The response to the tornado was typical of the hands-on congregation. Members called special meetings to decide things like lighting for the church (in 1923 they bought a Delco generator) or putting a bathroom in the parsonage (in 1936). Wenk recalls they had work "bees" to collect firewood for the minister, and the minutes refer to cemetery bees to clean up the graveyard.

Although the congregation was fond of Thieme, his lack of English was a problem for younger members who wanted occasional English sermons. In 1926 he returned to Germany. His successor, Moritz Brueckner, was bilingual. Like many of his parishioners, Brueckner had been born in America to German parents. After his arrival the congregation changed the bylaws to allow children's religious classes to be taught in English. In 1930 Brueckner began preaching one English sermon a month. By the time he retired in 1954, the ratio had reversed, and he was down to just one German sermon a month.

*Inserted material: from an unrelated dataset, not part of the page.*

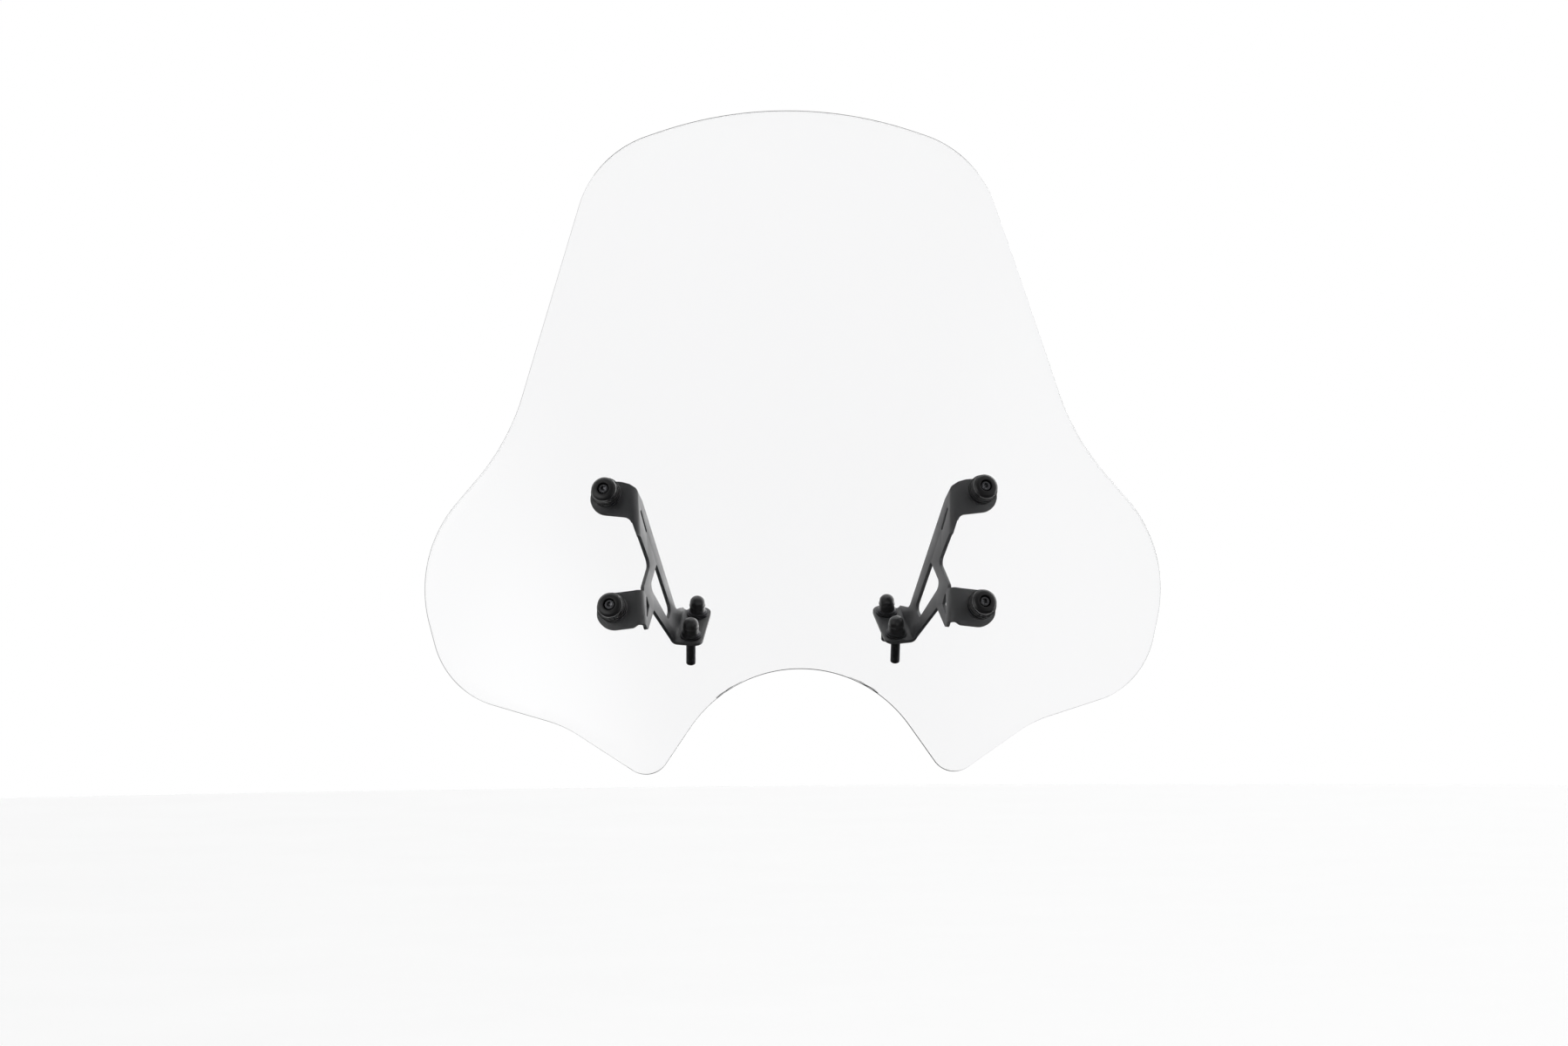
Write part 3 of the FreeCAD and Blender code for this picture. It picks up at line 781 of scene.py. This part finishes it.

Until 1931 men sat on the pulpit side of the church and women on the organ side. Martha and Harold Eiseman changed all that by sitting together the first Sunday after their honeymoon. "Three weeks later another couple sat together, then another. Soon they were all sitting together," Martha Eiseman recalls.

In 1940 Zion decided to build a parish hall, but World War II put the project on hold. As the congregation had done in World War I, members sent food and supplies to German civilians, including Jell-0 to the Thiemes. Ernst Thieme later wrote that he didn't know how he would have survived without this help.

After the war the church bought the Beuerle property on Waters Road directly across the street. The members finished the parish hall in 1949 and added a new parsonage in 1954. Brueckner stayed in the old parsonage until he retired in 1955; afterward the congregation gave him the old school, which he moved north of the parsonage and converted into a house, where he lived the rest of his life. The house still stands.

In 1974 the congregation built a new church next to the parish hall. Pastor Theodore Brueckner, son of Moritz Brueckner, was guest preacher at the last service in the old church. Zion still uses the old church for weddings and funerals and one service every summer. In 1979 it was entered on the State Register of Historic Places. A board that includes some people who are not Zion members, such as Angie and Jack Lewis, who live in the old parsonage, now oversees the old church.

Zion has grown to more than 400 members. Current pastor David Hendricks notes that the congregation now includes people of Scandinavian, Japanese, and Hispanic descent as well as a good number of Germans, and that members are coming from Chelsea, Manchester, Dexter, Ann Arbor, and Grass Lake. Instead of serving only local farming families, Zion now counts many professionals among its members. But the same closeness survives. Lifelong membership is common. It is not unusual at funerals for the pastor to cite the deceased's confirmation verse.

New members are attracted by this connectedness. Susan Wiley, the church secretary, recalls being impressed with the church's "feeling of history and ties to the community." Martha Eiseman, who joined in 1931 as a young bride, recently moved to the Chelsea Retirement Communities but still attends Zion. "My daughter comes and picks me up," she explains. "It's always nice. I see so many people I know."

—Grace Shackman

Photo Caption: The original Zion was destroyed by a tornado in 1917, shortly after the photo at right was taken. The rebuilt church has its steeple at the front.